Ma perché porsi questo problema? La risposta è semplice: malgrado le TPO siano state messe al bando dalla FIFA nel 2015, il divieto opera ex nunc, quindi vale solo per i nuovi contratti. Per quelli in vigore antecedentemente al 1 maggio 2015 e non ancora scaduti, il divieto non è operante. Ciò vuol dire che al momento esistono ancora molti casi di TPO perfettamente leciti e in vigore, giacché stipulati prima della riforma.
Un caso su tutti è quello di Everton, giocatore del Gremio. Il cartellino di quest’ultimo, infatti, è di proprietà per il 50% del Gremio, il 10% è del Fortaleza, il 10% è di un investitore, mentre il 30% è del procuratore.
Tuttavia il giocatore verso la fine di agosto del 2018 ha firmato un rinnovo fino al 2022 con il Gremio, che ha inserito nel contratto anche una costosa clausola “rescissoria” (si parla intorno ai 60M di euro). Ciò vuol dire innanzitutto che il giocatore attualmente si trova ancora nel periodo protetto ma che trascorsi tre anni dal rinnovo, ossia qualora rimanga al Gremio fino alla fine di agosto 2021, dal successivo 1 settembre potrebbe liberarsi sfruttando l’art. 17 della FIFA.
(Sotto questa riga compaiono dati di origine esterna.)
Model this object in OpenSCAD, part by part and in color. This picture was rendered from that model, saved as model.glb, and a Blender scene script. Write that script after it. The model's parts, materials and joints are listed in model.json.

Il rischio, però, è che essendo presente nel contratto una clausola “rescissoria” che fissa un valore – concordemente pattuito – al cartellino del giocatore, il nuovo club potrebbe trovarsi coinvolto in una disputa prima dinanzi alla DRC della FIFA e poi dinanzi al TAS in cui probabilmente – anche alla luce di quanto spiegato prima – soccomberebbe e verrebbe condannato al pagamento di una ingente somma nei confronti del Gremio. Evidentemente, quindi, fissare una clausola rescissoria all’interno di un contratto tutela molto il club dai possibili attacchi delle società interessate, anche nei casi in cui venisse attivato l’art. 17 del Regolamento FIFA.